## Supplied data
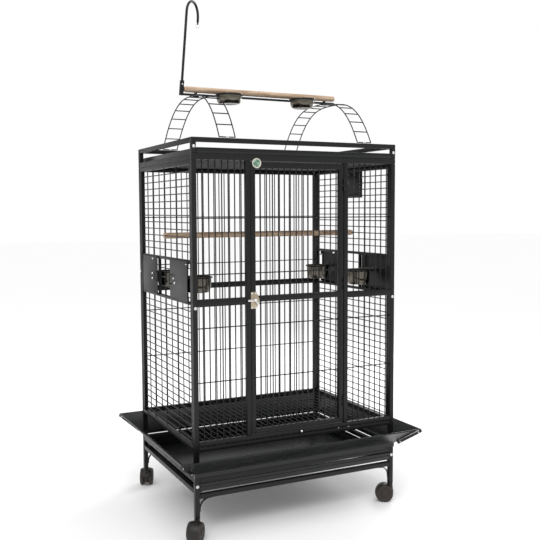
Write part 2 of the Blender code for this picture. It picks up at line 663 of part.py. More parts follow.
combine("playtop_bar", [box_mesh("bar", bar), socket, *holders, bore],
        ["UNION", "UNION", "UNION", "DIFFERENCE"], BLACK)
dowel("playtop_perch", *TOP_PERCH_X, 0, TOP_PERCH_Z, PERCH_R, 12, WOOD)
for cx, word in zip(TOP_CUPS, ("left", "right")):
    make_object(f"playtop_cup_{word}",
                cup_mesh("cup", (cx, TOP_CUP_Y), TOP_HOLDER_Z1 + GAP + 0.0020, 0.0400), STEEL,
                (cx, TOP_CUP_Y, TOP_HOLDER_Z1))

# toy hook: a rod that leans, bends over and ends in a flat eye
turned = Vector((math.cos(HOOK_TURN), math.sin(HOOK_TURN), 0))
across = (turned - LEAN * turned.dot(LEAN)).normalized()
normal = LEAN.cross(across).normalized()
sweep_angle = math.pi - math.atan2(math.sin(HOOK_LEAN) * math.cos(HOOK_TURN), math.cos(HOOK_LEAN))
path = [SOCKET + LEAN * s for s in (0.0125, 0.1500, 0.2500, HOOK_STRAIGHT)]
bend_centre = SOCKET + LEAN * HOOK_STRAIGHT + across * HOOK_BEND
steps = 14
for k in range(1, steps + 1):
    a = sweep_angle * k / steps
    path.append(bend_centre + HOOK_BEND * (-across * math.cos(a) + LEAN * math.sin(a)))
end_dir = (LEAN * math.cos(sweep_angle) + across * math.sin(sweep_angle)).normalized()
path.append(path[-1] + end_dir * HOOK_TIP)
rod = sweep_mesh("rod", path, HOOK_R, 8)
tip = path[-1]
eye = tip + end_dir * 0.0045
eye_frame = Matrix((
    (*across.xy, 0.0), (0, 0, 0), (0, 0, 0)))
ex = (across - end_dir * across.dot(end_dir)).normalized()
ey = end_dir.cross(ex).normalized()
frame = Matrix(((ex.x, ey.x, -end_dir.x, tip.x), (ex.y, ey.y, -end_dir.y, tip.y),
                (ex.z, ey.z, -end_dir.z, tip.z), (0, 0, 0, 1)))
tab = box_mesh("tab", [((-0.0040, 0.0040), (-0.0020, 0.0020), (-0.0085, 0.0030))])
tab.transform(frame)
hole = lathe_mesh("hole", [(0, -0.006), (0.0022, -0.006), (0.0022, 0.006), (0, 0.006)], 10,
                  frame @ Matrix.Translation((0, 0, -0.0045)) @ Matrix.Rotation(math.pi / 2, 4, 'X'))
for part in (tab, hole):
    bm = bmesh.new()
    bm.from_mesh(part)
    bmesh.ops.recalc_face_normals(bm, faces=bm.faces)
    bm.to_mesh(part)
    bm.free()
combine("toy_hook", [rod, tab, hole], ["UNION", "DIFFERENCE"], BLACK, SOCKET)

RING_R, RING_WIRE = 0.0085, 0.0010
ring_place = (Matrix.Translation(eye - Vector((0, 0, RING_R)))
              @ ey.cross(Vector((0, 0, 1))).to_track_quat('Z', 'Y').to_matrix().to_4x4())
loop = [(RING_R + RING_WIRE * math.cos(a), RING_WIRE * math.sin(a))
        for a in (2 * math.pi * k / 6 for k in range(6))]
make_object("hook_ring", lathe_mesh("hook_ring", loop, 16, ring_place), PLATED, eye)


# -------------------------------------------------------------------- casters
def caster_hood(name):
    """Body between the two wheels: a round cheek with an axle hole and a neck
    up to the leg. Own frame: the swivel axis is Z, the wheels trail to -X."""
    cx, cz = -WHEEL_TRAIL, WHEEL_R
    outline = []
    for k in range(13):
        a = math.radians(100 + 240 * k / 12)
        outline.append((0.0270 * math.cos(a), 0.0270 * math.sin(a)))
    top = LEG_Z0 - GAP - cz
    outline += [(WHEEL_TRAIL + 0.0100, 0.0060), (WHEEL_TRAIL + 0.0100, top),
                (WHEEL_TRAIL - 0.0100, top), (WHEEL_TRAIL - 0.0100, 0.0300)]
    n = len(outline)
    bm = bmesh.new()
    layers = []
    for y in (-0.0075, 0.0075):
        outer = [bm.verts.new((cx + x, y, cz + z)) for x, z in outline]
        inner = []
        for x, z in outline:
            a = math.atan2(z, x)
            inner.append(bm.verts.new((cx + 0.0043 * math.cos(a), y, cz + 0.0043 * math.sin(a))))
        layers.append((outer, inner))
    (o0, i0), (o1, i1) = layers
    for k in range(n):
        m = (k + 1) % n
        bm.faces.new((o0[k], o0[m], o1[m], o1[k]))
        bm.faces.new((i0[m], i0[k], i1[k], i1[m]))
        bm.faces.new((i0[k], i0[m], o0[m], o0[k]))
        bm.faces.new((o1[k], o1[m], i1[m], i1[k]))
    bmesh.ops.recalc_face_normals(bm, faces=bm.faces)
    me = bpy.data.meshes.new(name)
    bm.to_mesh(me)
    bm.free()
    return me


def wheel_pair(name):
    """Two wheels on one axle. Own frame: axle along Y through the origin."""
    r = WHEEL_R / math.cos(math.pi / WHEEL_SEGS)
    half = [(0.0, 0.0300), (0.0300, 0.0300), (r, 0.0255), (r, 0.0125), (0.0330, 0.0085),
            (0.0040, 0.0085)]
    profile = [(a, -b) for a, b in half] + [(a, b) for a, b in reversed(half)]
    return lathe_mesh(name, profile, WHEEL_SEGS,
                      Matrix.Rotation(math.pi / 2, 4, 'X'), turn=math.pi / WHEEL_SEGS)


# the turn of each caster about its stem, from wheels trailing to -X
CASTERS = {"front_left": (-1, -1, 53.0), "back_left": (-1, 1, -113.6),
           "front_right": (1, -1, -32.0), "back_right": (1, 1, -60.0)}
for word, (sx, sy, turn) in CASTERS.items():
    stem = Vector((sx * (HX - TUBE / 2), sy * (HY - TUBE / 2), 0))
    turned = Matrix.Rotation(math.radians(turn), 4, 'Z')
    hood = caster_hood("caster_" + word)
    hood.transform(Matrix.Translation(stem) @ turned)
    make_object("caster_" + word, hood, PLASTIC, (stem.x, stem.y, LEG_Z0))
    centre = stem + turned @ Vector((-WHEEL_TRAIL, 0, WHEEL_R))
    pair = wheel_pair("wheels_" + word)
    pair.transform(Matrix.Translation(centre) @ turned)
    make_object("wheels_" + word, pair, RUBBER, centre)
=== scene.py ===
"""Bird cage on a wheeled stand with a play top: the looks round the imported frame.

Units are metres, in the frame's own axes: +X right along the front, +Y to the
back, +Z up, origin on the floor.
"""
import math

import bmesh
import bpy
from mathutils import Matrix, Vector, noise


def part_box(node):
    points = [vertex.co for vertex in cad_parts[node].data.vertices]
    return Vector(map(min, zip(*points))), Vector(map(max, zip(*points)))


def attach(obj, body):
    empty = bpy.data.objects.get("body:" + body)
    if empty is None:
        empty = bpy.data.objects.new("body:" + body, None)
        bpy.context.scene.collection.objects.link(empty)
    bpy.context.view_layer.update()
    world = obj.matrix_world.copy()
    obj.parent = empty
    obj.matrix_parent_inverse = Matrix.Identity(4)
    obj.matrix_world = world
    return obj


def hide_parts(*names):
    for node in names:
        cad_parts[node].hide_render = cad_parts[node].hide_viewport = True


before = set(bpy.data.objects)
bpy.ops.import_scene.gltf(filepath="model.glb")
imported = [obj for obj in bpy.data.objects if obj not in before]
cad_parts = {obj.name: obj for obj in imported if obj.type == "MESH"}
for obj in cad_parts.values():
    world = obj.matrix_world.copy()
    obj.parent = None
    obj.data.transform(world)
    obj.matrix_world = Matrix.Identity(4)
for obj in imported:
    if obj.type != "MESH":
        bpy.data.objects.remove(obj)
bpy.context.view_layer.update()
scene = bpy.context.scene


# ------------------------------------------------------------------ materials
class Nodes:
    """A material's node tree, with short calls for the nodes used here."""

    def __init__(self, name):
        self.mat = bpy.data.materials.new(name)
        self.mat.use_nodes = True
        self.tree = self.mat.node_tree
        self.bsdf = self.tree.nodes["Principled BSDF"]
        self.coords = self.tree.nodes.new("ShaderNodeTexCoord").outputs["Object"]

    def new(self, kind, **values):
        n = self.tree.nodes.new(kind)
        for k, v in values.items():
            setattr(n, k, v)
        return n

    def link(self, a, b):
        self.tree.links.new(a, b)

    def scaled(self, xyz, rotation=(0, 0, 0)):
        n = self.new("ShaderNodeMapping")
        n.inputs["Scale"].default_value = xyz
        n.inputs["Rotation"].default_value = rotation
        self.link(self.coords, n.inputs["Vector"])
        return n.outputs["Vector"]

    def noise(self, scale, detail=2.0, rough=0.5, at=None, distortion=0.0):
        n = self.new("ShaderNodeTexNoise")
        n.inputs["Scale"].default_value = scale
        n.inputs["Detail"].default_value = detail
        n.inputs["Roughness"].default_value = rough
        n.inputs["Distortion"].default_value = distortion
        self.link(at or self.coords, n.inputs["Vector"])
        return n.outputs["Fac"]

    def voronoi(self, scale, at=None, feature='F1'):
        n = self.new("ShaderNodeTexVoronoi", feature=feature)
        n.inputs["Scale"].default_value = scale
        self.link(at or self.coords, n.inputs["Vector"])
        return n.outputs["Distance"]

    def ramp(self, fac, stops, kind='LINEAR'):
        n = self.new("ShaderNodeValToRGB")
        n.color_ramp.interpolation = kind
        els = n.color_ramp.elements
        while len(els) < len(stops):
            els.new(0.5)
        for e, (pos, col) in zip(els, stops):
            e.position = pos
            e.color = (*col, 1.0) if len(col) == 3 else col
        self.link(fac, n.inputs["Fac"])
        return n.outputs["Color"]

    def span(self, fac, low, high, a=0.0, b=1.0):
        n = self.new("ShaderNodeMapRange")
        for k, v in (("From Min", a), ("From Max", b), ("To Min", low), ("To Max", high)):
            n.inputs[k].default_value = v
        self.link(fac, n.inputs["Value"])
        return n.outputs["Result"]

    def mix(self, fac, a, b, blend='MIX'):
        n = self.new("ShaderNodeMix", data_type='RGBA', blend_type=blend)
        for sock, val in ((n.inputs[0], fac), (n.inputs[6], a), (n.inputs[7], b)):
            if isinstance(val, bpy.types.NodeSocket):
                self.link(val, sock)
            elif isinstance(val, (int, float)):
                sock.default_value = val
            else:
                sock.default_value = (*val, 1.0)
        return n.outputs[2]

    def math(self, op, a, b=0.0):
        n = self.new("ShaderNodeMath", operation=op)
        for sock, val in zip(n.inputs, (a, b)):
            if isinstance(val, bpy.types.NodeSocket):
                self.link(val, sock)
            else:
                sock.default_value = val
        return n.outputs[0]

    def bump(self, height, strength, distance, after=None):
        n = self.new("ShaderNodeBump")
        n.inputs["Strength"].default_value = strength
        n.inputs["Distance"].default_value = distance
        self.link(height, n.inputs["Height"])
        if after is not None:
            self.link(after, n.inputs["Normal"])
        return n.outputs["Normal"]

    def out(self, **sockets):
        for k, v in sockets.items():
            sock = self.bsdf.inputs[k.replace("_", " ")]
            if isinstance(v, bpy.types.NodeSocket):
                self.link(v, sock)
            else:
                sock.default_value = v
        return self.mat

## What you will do
Repeat exactly the lines running from the one with "# the turn of" through the one with "zip(*points))), Vector(map(max, zip(*points)))", both included.

## Answer for the task
# the turn of each caster about its stem, from wheels trailing to -X
CASTERS = {"front_left": (-1, -1, 53.0), "back_left": (-1, 1, -113.6),
           "front_right": (1, -1, -32.0), "back_right": (1, 1, -60.0)}
for word, (sx, sy, turn) in CASTERS.items():
    stem = Vector((sx * (HX - TUBE / 2), sy * (HY - TUBE / 2), 0))
    turned = Matrix.Rotation(math.radians(turn), 4, 'Z')
    hood = caster_hood("caster_" + word)
    hood.transform(Matrix.Translation(stem) @ turned)
    make_object("caster_" + word, hood, PLASTIC, (stem.x, stem.y, LEG_Z0))
    centre = stem + turned @ Vector((-WHEEL_TRAIL, 0, WHEEL_R))
    pair = wheel_pair("wheels_" + word)
    pair.transform(Matrix.Translation(centre) @ turned)
    make_object("wheels_" + word, pair, RUBBER, centre)
=== scene.py ===
"""Bird cage on a wheeled stand with a play top: the looks round the imported frame.

Units are metres, in the frame's own axes: +X right along the front, +Y to the
back, +Z up, origin on the floor.
"""
import math

import bmesh
import bpy
from mathutils import Matrix, Vector, noise


def part_box(node):
    points = [vertex.co for vertex in cad_parts[node].data.vertices]
    return Vector(map(min, zip(*points))), Vector(map(max, zip(*points)))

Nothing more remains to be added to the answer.